Records with modeling code:

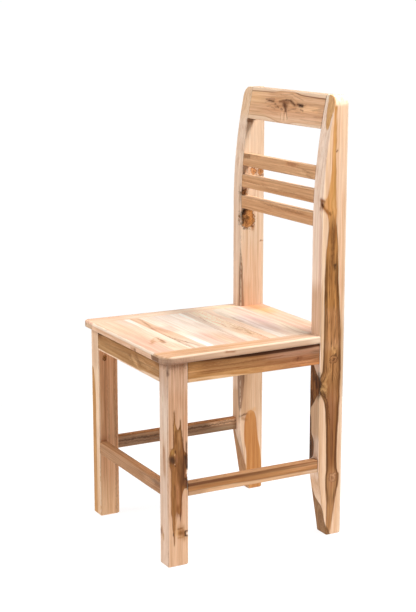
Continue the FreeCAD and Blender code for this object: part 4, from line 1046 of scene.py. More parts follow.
# ------------------------------------------------------------------ far post
def far_post():
    w = Wood("wood_far_post", "z", 6, fy(392.0), -166.0, 0.6)
    sap = w.sap(lin((226, 198, 170)), lin((220, 188, 158)), lin((202, 164, 132)))
    line = w.curve(w.Z, FRONT_LINE)
    sap = w.tint(sap, w.step(w.s, 560, 620), (1.0, 1.07, 1.12))
    sap = w.tint(sap, w.window(w.s, 200, 490, 30) * w.step(w.Y, fy(400), fy(385)), (0.92, 0.86, 0.80))
    sap = w.tint(sap, w.window(w.s, 200, 300, 30), (0.88, 0.87, 0.84))
    front = w.step(w.Y - line, 4.0, 1.0)
    sap = w.mix(front * 0.8, sap, lin((240, 210, 184)))
    sap = w.mix(front * w.step(w.s, 870, 900) * 0.6, sap, lin((236, 196, 152)))
    sap = w.tint(sap, front * w.window(w.s, 180, 240, 20), (0.80, 0.72, 0.62))
    ash = w.noise(w.X * 0.14, 4.0, w.Z * (1 / 70.0), 2.0)
    sap = w.tint(sap, front * w.step(ash, 0.46, 0.66) * 0.5, (0.88, 0.82, 0.78))
    # grey-brown heart at the front inner corner
    Rd = w.curve(w.s, [(0, -6), (150, -3), (190, 1), (210, 7), (250, 11), (290, 13), (330, 13), (400, 12.5), (450, 11),
                       (480, 9.5), (530, 7.5), (560, 5), (585, 2), (605, -3), (640, -8), (953, -9)])
    d1 = w.q + 152.5
    d2 = (w.p - fy(360.5)) * 1.0
    sd = Rd - w.sqrt(d1 * d1 + d2 * d2) + (w.noise(w.s * (1 / 30.0), w.p * 0.4, 2.0, 2.0) - 0.5) * 3.0
    tone = w.heart(lin((166, 132, 106)), lin((136, 104, 80)), lin((94, 70, 54)), 0.0)
    col = w.mix(w.step(sd, -1.4, 2.2), sap, tone)
    # orange heart low on the inner face
    Ro = w.curve(w.s, [(0, 18), (60, 20.5), (120, 18.5), (160, 16.5), (182, 13), (194, 6), (204, -6), (953, -8)])
    yo = w.curve(w.s, [(0, fy(402)), (90, fy(398.6)), (180, fy(390)), (953, fy(390))])
    d3 = w.p - yo
    d4 = (w.q + 152.0) * 0.9
    so = Ro - w.sqrt(d3 * d3 + d4 * d4)
    org = w.heart(lin((198, 144, 88)), lin((184, 126, 72)), lin((154, 100, 56)), -0.02)
    col = w.mix(w.step(so, -0.8, 1.2), col, org)
    col = w.mix(w.step(w.abs(so), 1.6, 0.3) * w.step(w.s, 120, 190) * 0.3, col, lin((150, 102, 62)))
    toe = w.step(w.Y + w.Z * (24.0 / 147.0), 184.0, 181.0) * w.step(w.Z, 156.0, 146.0)
    wedge = w.heart(lin((182, 136, 90)), lin((168, 118, 72)), lin((140, 94, 56)), 0.0)
    col = w.mix(toe * w.step(w.X + w.s * 0.32, -129.0, -133.0) * 0.95, col, wedge)
    for a, b, r_, k, cc in (
            ((-152, fy(363), 184), (-152, fy(380), 189), (5, 3.4, 2.8), 0.85, lin((104, 68, 40))),
            ((-152, fy(368), 178), (-152, fy(378), 174), (5, 3.4, 3.4), 0.6, lin((150, 104, 64))),
            ((-152, fy(384), 192), (-152, fy(400), 196), (5, 6.0, 5.0), 0.5, lin((206, 156, 104))),
            ((-152, fy(362), 600), (-152, fy(362.5), 470), (3, 1.2, 20), 0.5, lin((104, 80, 62))),
            ((-152, fy(405), 750), (-152, fy(417), 753), (8, 5.0, 2.4), 0.85, lin((128, 80, 44))),
            ((-152, fy(401), 754), (-152, fy(403), 774), (8, 1.8, 7.0), 0.6, lin((140, 88, 50))),
            ((-152, fy(382), 752), (-152, fy(383), 770), (8, 3.4, 6.0), 0.5, lin((190, 130, 80))),
            # the next three strokes are painted shade right under the crest on the inner face
            ((-152, fy(378), 881.5), (-152, fy(398), 880.5), (3, 9.0, 1.5), 0.9, lin((60, 40, 28))),
            ((-152, fy(374), 878), (-152, fy(386), 876), (3, 5.0, 4.0), 0.85, lin((134, 92, 62))),
            ((-152, fy(372), 876), (-152, fy(372), 862), (3, 3.4, 7.0), 0.75, lin((150, 106, 76))),
            ((-152, fy(377), 704), (-152, fy(380), 724), (8, 1.8, 8.0), 0.6, lin((120, 78, 44))),
            ((-152, fy(362), 700), (-152, fy(364), 726), (8, 2.2, 10.0), 0.6, lin((84, 54, 32))),
            # the tail of the large knot
            ((-152, fy(386), 650), (-152, fy(392), 634), (8, 4.4, 7.0), 0.85, lin((164, 106, 54))),
            ((-152, fy(414), 599), (-152, fy(419), 600), (6, 3.6, 1.8), 0.7, lin((176, 122, 78))),
            ((-152, fy(414), 601), (-152, fy(415), 601), (6, 1.6, 1.4), 0.85, UMBER),
            ((-176, fy(362), 60), (-170, fy(358), 120), (6, 5, 24), 0.3, lin((214, 164, 112)))):
        col = w.mix(w.seg(a, b, r_) * k, col, cc)
    gold, brown, dark = lin((206, 148, 88)), lin((152, 98, 50)), lin((72, 44, 24))
    col = w.knot(col, fy(394), 764, 7.0, 7.4, lin((214, 158, 104)), lin((176, 116, 66)), lin((118, 74, 42)), 0.95, -152.0)
    col = w.knot(col, fy(412), 762, 6.4, 7.0, lin((204, 148, 92)), lin((168, 108, 60)), lin((112, 70, 38)), 0.95, -152.0)
    col = w.knot(col, fy(370), 714, 7.0, 9.0, lin((188, 136, 84)), lin((138, 90, 50)), dark, 0.9, -152.0)
    col = w.knot(col, fy(380), 655, 17.0, 22.0, gold, brown, dark, 0.95, -152.0)
    for a, b, r_, k, cc in (
            ((-152, fy(363), 664), (-152, fy(369), 673), (8, 4.0, 5.0), 0.95, lin((52, 32, 20))),
            ((-152, fy(366), 646), (-152, fy(370), 655), (8, 3.4, 4.0), 0.85, lin((60, 38, 22))),
            ((-152, fy(374), 640), (-152, fy(377), 672), (8, 2.4, 9.0), 0.55, lin((120, 78, 40))),
            ((-152, fy(386), 650), (-152, fy(388), 668), (8, 4.6, 8.0), 0.6, lin((200, 134, 70))),
            ((-152, fy(392), 644), (-152, fy(394), 664), (8, 1.6, 8.0), 0.55, lin((110, 68, 36)))):
        col = w.mix(w.seg(a, b, r_) * k, col, cc)
    col = w.grainy(col, 1.05)
    col = w.edges(col, w.X, -188.0, -152.0, w.Y - line, 0.0, 900.0, 0.5)
    return w.done(col)


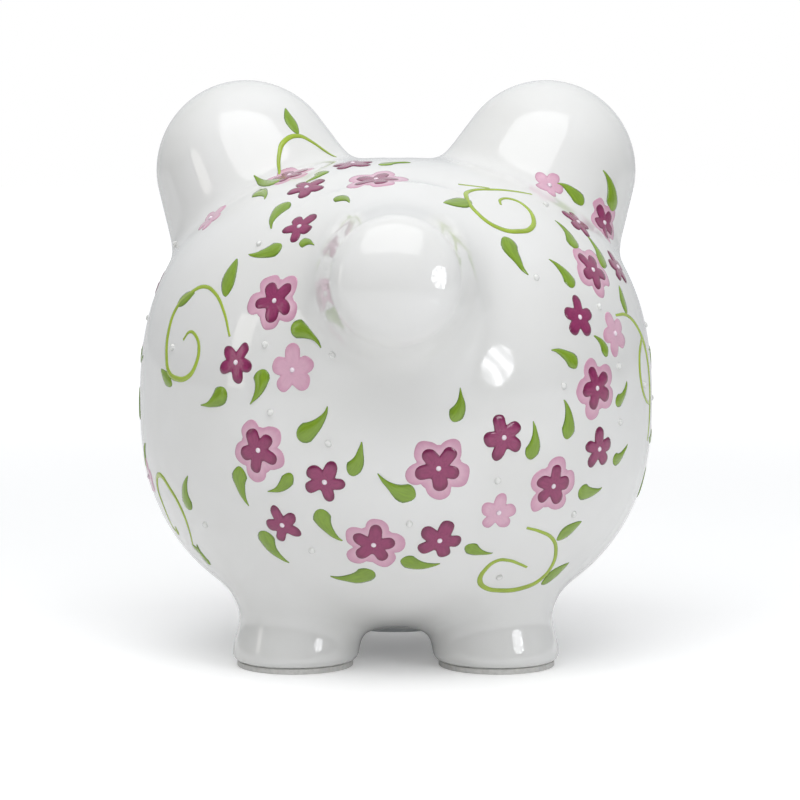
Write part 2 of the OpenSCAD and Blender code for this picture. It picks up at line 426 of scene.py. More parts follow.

__Goal of the exercise__
Give the complete listing a second time, exactly as it reads.

__Solution to this exercise__
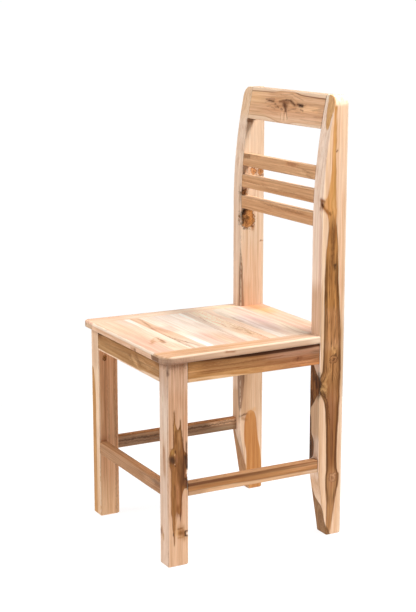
Continue the FreeCAD and Blender code for this object: part 4, from line 1046 of scene.py. More parts follow.
# ------------------------------------------------------------------ far post
def far_post():
    w = Wood("wood_far_post", "z", 6, fy(392.0), -166.0, 0.6)
    sap = w.sap(lin((226, 198, 170)), lin((220, 188, 158)), lin((202, 164, 132)))
    line = w.curve(w.Z, FRONT_LINE)
    sap = w.tint(sap, w.step(w.s, 560, 620), (1.0, 1.07, 1.12))
    sap = w.tint(sap, w.window(w.s, 200, 490, 30) * w.step(w.Y, fy(400), fy(385)), (0.92, 0.86, 0.80))
    sap = w.tint(sap, w.window(w.s, 200, 300, 30), (0.88, 0.87, 0.84))
    front = w.step(w.Y - line, 4.0, 1.0)
    sap = w.mix(front * 0.8, sap, lin((240, 210, 184)))
    sap = w.mix(front * w.step(w.s, 870, 900) * 0.6, sap, lin((236, 196, 152)))
    sap = w.tint(sap, front * w.window(w.s, 180, 240, 20), (0.80, 0.72, 0.62))
    ash = w.noise(w.X * 0.14, 4.0, w.Z * (1 / 70.0), 2.0)
    sap = w.tint(sap, front * w.step(ash, 0.46, 0.66) * 0.5, (0.88, 0.82, 0.78))
    # grey-brown heart at the front inner corner
    Rd = w.curve(w.s, [(0, -6), (150, -3), (190, 1), (210, 7), (250, 11), (290, 13), (330, 13), (400, 12.5), (450, 11),
                       (480, 9.5), (530, 7.5), (560, 5), (585, 2), (605, -3), (640, -8), (953, -9)])
    d1 = w.q + 152.5
    d2 = (w.p - fy(360.5)) * 1.0
    sd = Rd - w.sqrt(d1 * d1 + d2 * d2) + (w.noise(w.s * (1 / 30.0), w.p * 0.4, 2.0, 2.0) - 0.5) * 3.0
    tone = w.heart(lin((166, 132, 106)), lin((136, 104, 80)), lin((94, 70, 54)), 0.0)
    col = w.mix(w.step(sd, -1.4, 2.2), sap, tone)
    # orange heart low on the inner face
    Ro = w.curve(w.s, [(0, 18), (60, 20.5), (120, 18.5), (160, 16.5), (182, 13), (194, 6), (204, -6), (953, -8)])
    yo = w.curve(w.s, [(0, fy(402)), (90, fy(398.6)), (180, fy(390)), (953, fy(390))])
    d3 = w.p - yo
    d4 = (w.q + 152.0) * 0.9
    so = Ro - w.sqrt(d3 * d3 + d4 * d4)
    org = w.heart(lin((198, 144, 88)), lin((184, 126, 72)), lin((154, 100, 56)), -0.02)
    col = w.mix(w.step(so, -0.8, 1.2), col, org)
    col = w.mix(w.step(w.abs(so), 1.6, 0.3) * w.step(w.s, 120, 190) * 0.3, col, lin((150, 102, 62)))
    toe = w.step(w.Y + w.Z * (24.0 / 147.0), 184.0, 181.0) * w.step(w.Z, 156.0, 146.0)
    wedge = w.heart(lin((182, 136, 90)), lin((168, 118, 72)), lin((140, 94, 56)), 0.0)
    col = w.mix(toe * w.step(w.X + w.s * 0.32, -129.0, -133.0) * 0.95, col, wedge)
    for a, b, r_, k, cc in (
            ((-152, fy(363), 184), (-152, fy(380), 189), (5, 3.4, 2.8), 0.85, lin((104, 68, 40))),
            ((-152, fy(368), 178), (-152, fy(378), 174), (5, 3.4, 3.4), 0.6, lin((150, 104, 64))),
            ((-152, fy(384), 192), (-152, fy(400), 196), (5, 6.0, 5.0), 0.5, lin((206, 156, 104))),
            ((-152, fy(362), 600), (-152, fy(362.5), 470), (3, 1.2, 20), 0.5, lin((104, 80, 62))),
            ((-152, fy(405), 750), (-152, fy(417), 753), (8, 5.0, 2.4), 0.85, lin((128, 80, 44))),
            ((-152, fy(401), 754), (-152, fy(403), 774), (8, 1.8, 7.0), 0.6, lin((140, 88, 50))),
            ((-152, fy(382), 752), (-152, fy(383), 770), (8, 3.4, 6.0), 0.5, lin((190, 130, 80))),
            # the next three strokes are painted shade right under the crest on the inner face
            ((-152, fy(378), 881.5), (-152, fy(398), 880.5), (3, 9.0, 1.5), 0.9, lin((60, 40, 28))),
            ((-152, fy(374), 878), (-152, fy(386), 876), (3, 5.0, 4.0), 0.85, lin((134, 92, 62))),
            ((-152, fy(372), 876), (-152, fy(372), 862), (3, 3.4, 7.0), 0.75, lin((150, 106, 76))),
            ((-152, fy(377), 704), (-152, fy(380), 724), (8, 1.8, 8.0), 0.6, lin((120, 78, 44))),
            ((-152, fy(362), 700), (-152, fy(364), 726), (8, 2.2, 10.0), 0.6, lin((84, 54, 32))),
            # the tail of the large knot
            ((-152, fy(386), 650), (-152, fy(392), 634), (8, 4.4, 7.0), 0.85, lin((164, 106, 54))),
            ((-152, fy(414), 599), (-152, fy(419), 600), (6, 3.6, 1.8), 0.7, lin((176, 122, 78))),
            ((-152, fy(414), 601), (-152, fy(415), 601), (6, 1.6, 1.4), 0.85, UMBER),
            ((-176, fy(362), 60), (-170, fy(358), 120), (6, 5, 24), 0.3, lin((214, 164, 112)))):
        col = w.mix(w.seg(a, b, r_) * k, col, cc)
    gold, brown, dark = lin((206, 148, 88)), lin((152, 98, 50)), lin((72, 44, 24))
    col = w.knot(col, fy(394), 764, 7.0, 7.4, lin((214, 158, 104)), lin((176, 116, 66)), lin((118, 74, 42)), 0.95, -152.0)
    col = w.knot(col, fy(412), 762, 6.4, 7.0, lin((204, 148, 92)), lin((168, 108, 60)), lin((112, 70, 38)), 0.95, -152.0)
    col = w.knot(col, fy(370), 714, 7.0, 9.0, lin((188, 136, 84)), lin((138, 90, 50)), dark, 0.9, -152.0)
    col = w.knot(col, fy(380), 655, 17.0, 22.0, gold, brown, dark, 0.95, -152.0)
    for a, b, r_, k, cc in (
            ((-152, fy(363), 664), (-152, fy(369), 673), (8, 4.0, 5.0), 0.95, lin((52, 32, 20))),
            ((-152, fy(366), 646), (-152, fy(370), 655), (8, 3.4, 4.0), 0.85, lin((60, 38, 22))),
            ((-152, fy(374), 640), (-152, fy(377), 672), (8, 2.4, 9.0), 0.55, lin((120, 78, 40))),
            ((-152, fy(386), 650), (-152, fy(388), 668), (8, 4.6, 8.0), 0.6, lin((200, 134, 70))),
            ((-152, fy(392), 644), (-152, fy(394), 664), (8, 1.6, 8.0), 0.55, lin((110, 68, 36)))):
        col = w.mix(w.seg(a, b, r_) * k, col, cc)
    col = w.grainy(col, 1.05)
    col = w.edges(col, w.X, -188.0, -152.0, w.Y - line, 0.0, 900.0, 0.5)
    return w.done(col)


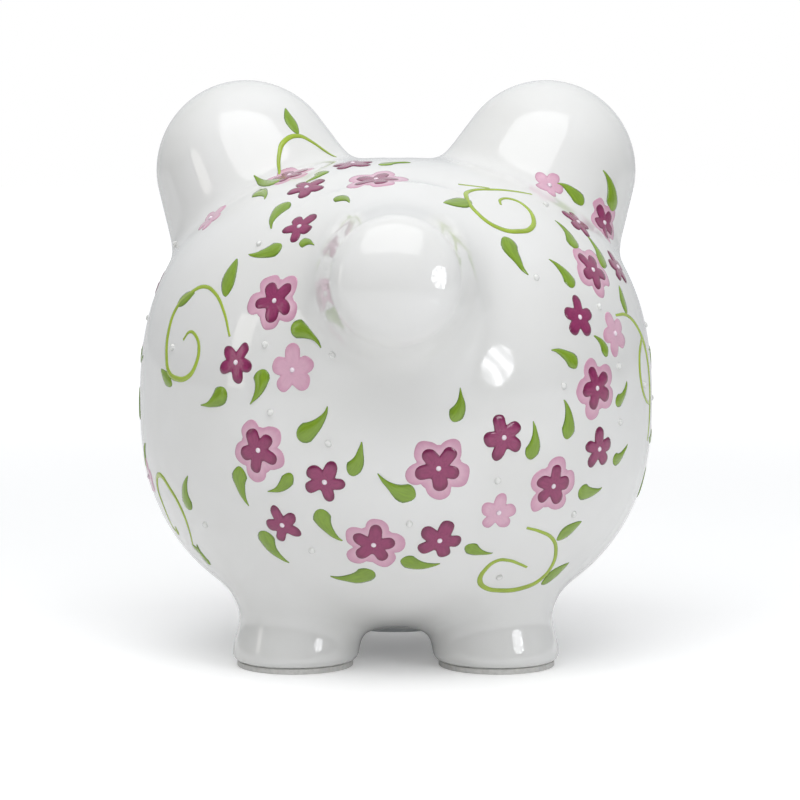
Write part 2 of the OpenSCAD and Blender code for this picture. It picks up at line 426 of scene.py. More parts follow.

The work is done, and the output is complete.